● Task to carry out:
Beginning at the first line of the data, print each line exactly, stopping after the line that contains "before = set(bpy.data.objects)".

● Data provided:
-------
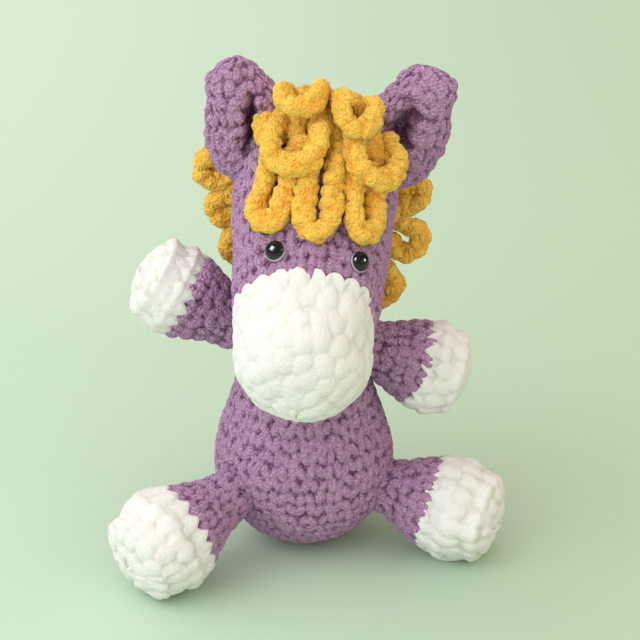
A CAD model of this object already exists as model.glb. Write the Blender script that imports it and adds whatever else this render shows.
# A seated plush horse, crocheted in thick chenille yarn: a mauve body, head, ears, arms and
# legs, a white muzzle and hooves, safety eyes, and a mustard mane and tail of chain loops.
# Lengths are in metres. The toy faces -Y, and its own left side is +X.

import itertools
import math

import bpy
import numpy as np
from mathutils import Matrix, Quaternion, Vector


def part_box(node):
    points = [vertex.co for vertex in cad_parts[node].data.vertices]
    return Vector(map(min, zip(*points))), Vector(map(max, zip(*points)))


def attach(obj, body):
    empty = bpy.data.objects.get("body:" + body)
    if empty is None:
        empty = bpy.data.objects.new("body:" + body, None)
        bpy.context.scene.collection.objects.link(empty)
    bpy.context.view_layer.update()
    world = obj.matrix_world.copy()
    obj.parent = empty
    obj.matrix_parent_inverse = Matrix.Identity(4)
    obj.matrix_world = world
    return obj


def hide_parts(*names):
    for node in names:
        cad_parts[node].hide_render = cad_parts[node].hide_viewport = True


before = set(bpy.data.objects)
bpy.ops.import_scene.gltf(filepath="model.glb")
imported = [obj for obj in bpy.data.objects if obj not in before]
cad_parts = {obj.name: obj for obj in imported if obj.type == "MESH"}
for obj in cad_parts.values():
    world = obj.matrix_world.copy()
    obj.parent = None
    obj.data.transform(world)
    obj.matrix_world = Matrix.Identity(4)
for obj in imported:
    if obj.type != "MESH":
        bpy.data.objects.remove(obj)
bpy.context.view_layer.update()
bpy.ops.object.select_all(action="DESELECT")

# Studio: the toy sits on a pale green paper sweep that has no visible corner. Daylight comes
# through a window on the left, and a warm room behind the camera fills the shadows.

LOOK_AT = Vector((0.010, 0.0, 0.144))
LOOK_DOWN = math.radians(22.0)
LOOK_FROM = 1.1
LENS = 103.0  # focal length in millimetres, as is the width of the film
FILM_WIDTH = 36.0

bpy.ops.object.camera_add(
    location=LOOK_AT + LOOK_FROM * Vector((0.0, -math.cos(LOOK_DOWN), math.sin(LOOK_DOWN))),
    rotation=(math.pi / 2 - LOOK_DOWN, 0.0, 0.0))
camera = bpy.context.object
camera.name = "camera"
camera.data.lens = LENS
camera.data.sensor_width = FILM_WIDTH
bpy.context.scene.camera = camera
bpy.context.scene.view_settings.view_transform = "Standard"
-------
● Correct answer:
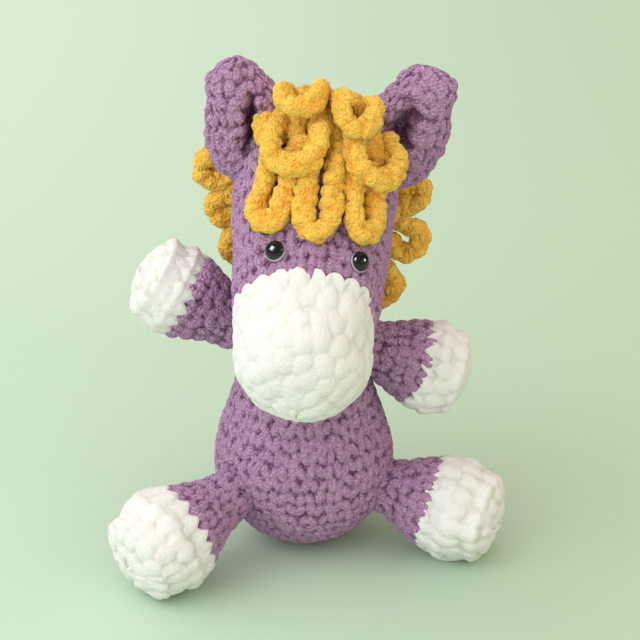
A CAD model of this object already exists as model.glb. Write the Blender script that imports it and adds whatever else this render shows.
# A seated plush horse, crocheted in thick chenille yarn: a mauve body, head, ears, arms and
# legs, a white muzzle and hooves, safety eyes, and a mustard mane and tail of chain loops.
# Lengths are in metres. The toy faces -Y, and its own left side is +X.

import itertools
import math

import bpy
import numpy as np
from mathutils import Matrix, Quaternion, Vector


def part_box(node):
    points = [vertex.co for vertex in cad_parts[node].data.vertices]
    return Vector(map(min, zip(*points))), Vector(map(max, zip(*points)))


def attach(obj, body):
    empty = bpy.data.objects.get("body:" + body)
    if empty is None:
        empty = bpy.data.objects.new("body:" + body, None)
        bpy.context.scene.collection.objects.link(empty)
    bpy.context.view_layer.update()
    world = obj.matrix_world.copy()
    obj.parent = empty
    obj.matrix_parent_inverse = Matrix.Identity(4)
    obj.matrix_world = world
    return obj


def hide_parts(*names):
    for node in names:
        cad_parts[node].hide_render = cad_parts[node].hide_viewport = True


before = set(bpy.data.objects)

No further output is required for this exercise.